West 81st alluded to another phenomena that may be more prevelant on the UWS than other places due to demographics...the ultimate "must sell" of estate sales. The Greatest Generation is dying, including the original "Upper West Side" characters that gave the neighbood its distinct flavor before gentrification sipped its first white wine spritzer on Columbus Avenue in the 1970s. The parents of student radicals in the 1960s who found little to protest at home. The orginal "limosine liberals" are passing from the scene. And when that happens, apartments come up for sale based on timing that can only be controlled by someone bigger than Corcoran or Prudential or even the Dow Jones. Most of these apartments can not be rented out because they haven't been updated since the 1970s (if then) so estates are forced to sell them at whatever the market will bear unless they can or are willing to pay maintenance into who knows when. And if a building or street or area happened to house a lot of people who remembered where they were on Pearl Harbor Day, you can end up with a naturally occurring glut in the most stable of neighborhoods. Of course most of these apartments were purchased for amounts that would be considered laughable today so even a loss of 50% off peak pricing represents a signficat profit. But one should feel some sympathy for the Baby Boom sons and daughters approaching retirement age whose 401K just tanked and who always felt the safety net that "at least Mom's apartment is worth amillions."

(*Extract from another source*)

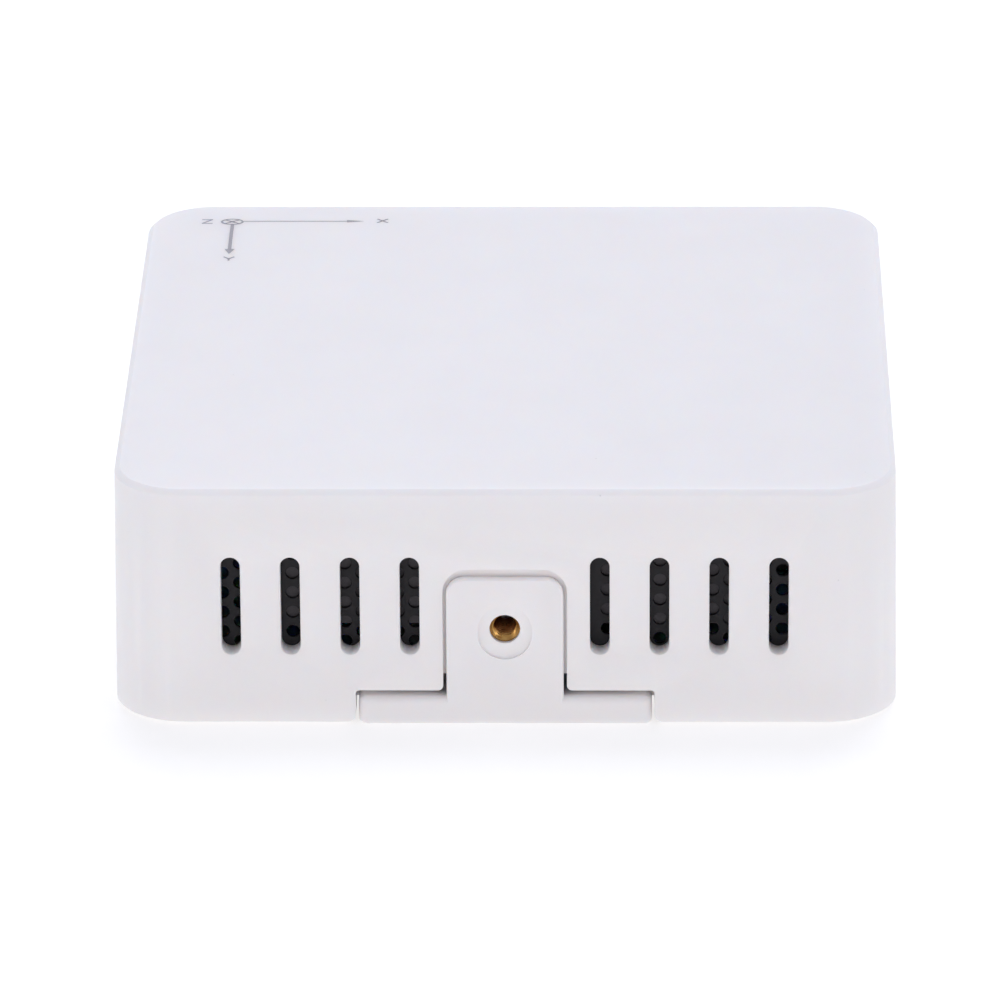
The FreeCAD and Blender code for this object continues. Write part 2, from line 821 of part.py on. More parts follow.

I know several people who have put their places on the market and are very motivated to sell because they precieve the market to be falling and they want to cash out as soon as possible so they can trade up into the falling market. Not eveyone bought their place at the height of the market. Age wise, most need larger places (3-5Br)and believe this is the moment to cash out fast in order to catch that final prize. They don't have to sell, they just want to badly...they are motivated. They truly believe time is of the essence and need to price agressively to attract the limited buyer pool, 'trigger ready'. Plenty of lookers out there, not to many players.
> Which idiots like NYC10022 vilified me for.
No, perfitz... you got vilified for calling BUY and UP 15% at the TOP OF THE BIGGEST BUBBLE EVER.
You are by far the biggest moron to ever troll these boards.
NYC10022 :
1 - you just admitted that you arean idiot
2 - you still have not proven your outrigh lie from above.
why do you have to lie to feel good about yourself?
"Selelrs also dont have to sell. If you like your home, or have no pressure from an investment property you can sit on it for years before you can sell it at the price you want"
Yes, lets forget about those pesky taxes and mortgage payments... all of which are going up...
Do we call this the "ignorance school" of investing? If I don't pay attention to my losses, I didn't lose anything!
mortgage payments are going down you moron. especially if you had any debt tied to prime or the libor. again you prove your complete ignorance.
Uh, not when you just lost most of the tax deduction!
It is an honor to be called a moron by the king of all morons.
Lizyank has elegantly put her finger on a real issue. USW buildings are full of 90-somethings who bought for $30,000 and are now dying off. Their children have been relying on the millions they thought was locked up there for their retirement. The retirees and the boomer children may be the same people. The dead parents are undercutting their own children.
> why do you have to lie to feel good about yourself?
OH MY LORD! ROTFL! HYPOCRISY OF THE YEAR!
Perfitx would be so funny if he weren't so sad!
so...i guess we can change that 379 to approx. 800 points now.